Jesus continues to model this in his teaching. He tells these important folks that their dinner parties should welcome “the poor, the crippled, the lame, and the blind” (vs. 13). It’s such a startling teaching. My Thanksgiving dinner had family and friends at it. I didn’t wander the streets of Grand Haven looking for others. I’m guessing that’s true for most of us.

But like the parable that precedes it, this is not a literal teaching. It’s not a new law. Rather, Jesus recognizes that “though we are perpetual guests…we have the power to also be hosts who invite others to the table.” But how are we to invite those on the edges of our community if we don’t already make space to be near them? 

Jesus was willing to eat with the respectable and the outcasts. He sat at table with the powerful and the weak. It’s one of his most remarkable traits, particularly in a culture that so valued honor. When we live like Jesus, we model that same kind of openness to all. We also intentionally seek out others who are not like us because we want to be like Jesus in the world.

Jesus’ table talk pushes the understanding of his hosts, and it pushes ours. What is he saying to us today? 

Don’t concern yourself with climbing to get the best place for yourself. 

Be open to meeting the lowly and outcast of the world because you have the power and ability to model what life is like on earth as it is in heaven. 

Follow God’s seating chart, where the first will be last and the last first. 

Remember that even when we are hosts, we are also always guests of God’s world. 

I often come right back to the Lord’s Table. In fact, whenever we encounter a meal in the New Testament it’s helpful to think about it in relationship to communion. It’s a foretaste of what a world that is totally ruled by God’s gracious love is like. It’s a world no longer concerned with status. It’s a world where all are welcomed—the haves and have nots, those beaten down by life and those whose lives appear perfect. 

I do see glimpses of that on Sundays here when we celebrate at the Lord’s Table. I see you all—young and old, questioning and sure—responding to Christ’s call to take and eat, to glimpse what life together in the kingdom of God looks like. It’s a taste of the abundant, faithful, and joyful feast God is calling us all to. 

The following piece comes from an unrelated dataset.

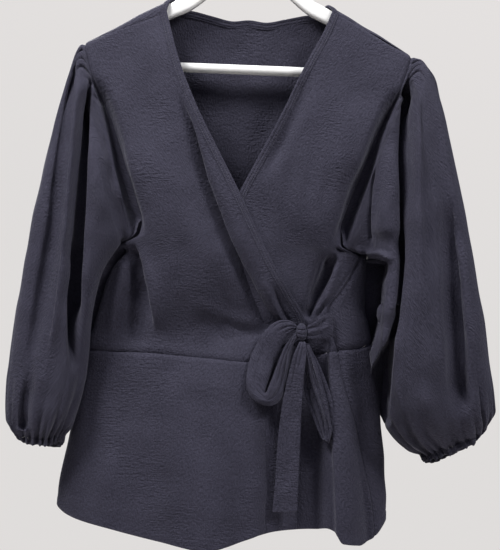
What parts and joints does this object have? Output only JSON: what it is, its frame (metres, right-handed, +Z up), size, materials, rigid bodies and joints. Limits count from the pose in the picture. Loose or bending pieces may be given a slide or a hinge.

I heard many of you talk about how you could hear my heart for this community so clearly in last week’s sermon when I urged us to embrace being present to one another once again. I’ve missed you at the Lord’s Table too. Seeing all of you stream forward in all of your beautiful individuality to the Lord’s Table is a glimpse of God’s kingdom. It’s a moment where we fleetingly capture what Jesus is talking about while he’s at the table for Sabbath dinner. 

While God’s kingdom has not arrived in fullness yet, my hope is that our time at the table is always a reminder of the heart of the God we love and of the kind of people God calls us to be in a world that sure could use a whole lot more welcoming love. 

Jesus’ teaching is a parable, not a proverb. He’s not giving us a remedy to cure an awkward social situation. He’s describing what God’s way looks like. He’s describing life in God’s kingdom—a place where all are welcome. It’s a place where all belong. 

May others catch a glimpse of that kind of life in each of us, both in how we welcome all to the church and in how we welcome all into our lives.